Сила государства заставляет действовать в интересах общей нашей победы даже тех, кто хотел бы уйти, от исполнения долга. Может, это выглядит и несправедливо с точки зрения отдельного человека. Но, к сожалению, далеко не каждый достиг той сознательной нравственной высоты, которая исключает всякое принуждение со стороны.
Алеша напряженно слушал. Он понимал, что ему говорили, и, наверное, Арсений Георгиевич был прав, конечно, прав, измеряя явления жизни крупным масштабом государственности. Но для него Авров и комбат-два были реальностью, которую невозможно обойти. И дело было, как казалось ему, не в том, чтобы заставить их исполнять долг. Дело было в том, что́ было внутри у них. А было там — недоброе, жестокое и опасное для других. Уточнять свои сомнения он, однако, не решился — Арсений Георгиевич, похоже, считал вопрос исчерпанным. Подвязывая его забинтованную руку, Алеша все-таки не удержался, спросил:
— Значит, не надо думать о том, что будет? Идет война, и думать надо только о войне?.. Смешно, на верное, думать сейчас о справедливости, добре, о том, чтобы быть лучше?..

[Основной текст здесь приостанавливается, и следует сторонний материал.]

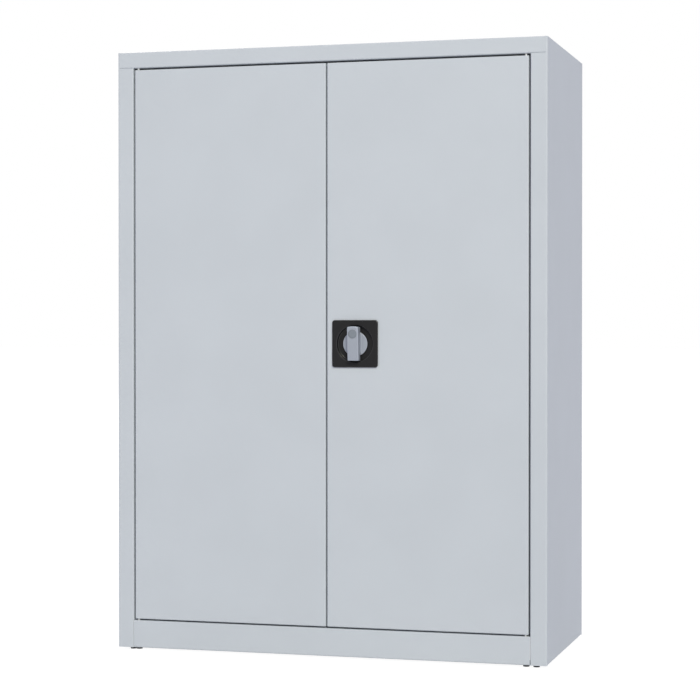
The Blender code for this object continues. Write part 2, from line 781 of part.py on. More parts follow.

— Разве о том разговор, Алексей!.. — Арсений Георгиевич даже слегка отстранился, как будто давая простор своим словам. — Война разве отменяет жизнь?.. Порой думаю: жизнь — та же война. Война с невежеством, с леностью умов, с жадностью плоти. Постоянная война за справедливость, за честность в отношениях между людьми. Только что кровь не льется по телу — вся там, внутри, не видимая даже дружескому глазу. А раны и рубцы — те же, Алексей! В так называемой мирной жизни поражения и унижения, связанные с этими поражениями, переживаются не легче, чем поражения на войне. Победы в жизни даются даже сложнее. И длятся много короче военных побед. Военная победа видна всем. Ясна как день. В обычной жизни ты выиграл сто сражений с несправедливостью и — не видны они, хотя вся твоя душа в ранах. А не видны потому — что впереди еще сто сражений и, может быть, пятьдесят из них поражений… Нет, Алексей, жизнь сложнее войны и больше войны. В жизни народа война все-таки эпизод. Кровавый, страшный, опустошительный, проверяющий все и каждого, но эпизод. За победой снова дальше пойдет жизнь. И по своим извечным законам созидания, а не теперешней стихии уничтожения и смерти. Смерть на войне, как ни крути, случайность. Нет закона смерти даже на войне. А законы жизни есть. Сам знаешь, и здесь, на войне, действуют, проявляют себя законы жизни. Вот мы с тобой встретились, и наши с тобой отношения — это тоже проявление жизни. Той, прежней. И этой, нынешней. И твои отношения с солдатами, с командирами, с девчатами-сестричками — тоже жизнь. Только условия этой жизни другие. Нет, война не отменяет законы человеческой жизни! Исключая, разумеется, отношения к врагу. Тут уж сила на силу, смерть за смерть. А может, в этом тоже свой закон? Ведь добро может и погибнуть, если не хватит ему силы отстоять себя?!